I wasn't sure where to put this, so I'm putting it here. I just bought a nook -prepares for the barrage of chants of traitor- I still have Eros! my K2, but I needed a second reader as I and my husband can't fight over the kindle all the time! And with moving to japan soon I thought it best to have one with wifi capabilities too, so you know what i'm now bipartisan. Like my home, i have a mac and a PC and now i have a Nook and Kindle. 

The nok, at first tooling around, is pretty cool. Though with all the extra crap installed it takes for ever to boot up, it's a little smaller, a little heavier, and a little confusing to navigate at first. Though as you et  used to the slow processing times it's not all THAT bad. I'm still adie hard kindler, but i am glad I own both. It's not bad for a first gen device, and some things are clearly knock offs of the K2 but not bad. The selection of covers right off the bat is pretty good, but not really the GREATEST. 

So, for right now I will quote my sister "Sis, it's the same heroine, just a different needle."


----------



## pidgeon92 (Oct 27, 2008)

Really, the main reason that I loved my nook was the great deals that could be had on Fictionwise. Now, with the Agency Model firmly in place, they have canceled the Buywise Club, and before long they will probably stop sending out any discount coupons.

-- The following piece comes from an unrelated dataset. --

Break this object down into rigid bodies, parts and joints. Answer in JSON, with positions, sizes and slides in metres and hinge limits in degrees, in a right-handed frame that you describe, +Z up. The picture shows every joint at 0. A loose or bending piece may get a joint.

It's a shame, I got some excellent deals when purchasing a large number of books.

Fortunately, I do have hundreds of books on my nook already, perhaps by the time I read them all the publishers will change their business models.


----------



## dlafavers (May 4, 2010)

Link to information about publishing on the nook:

http://jakonrath.blogspot.com/2009/11/enter-nook.html

Cheers


----------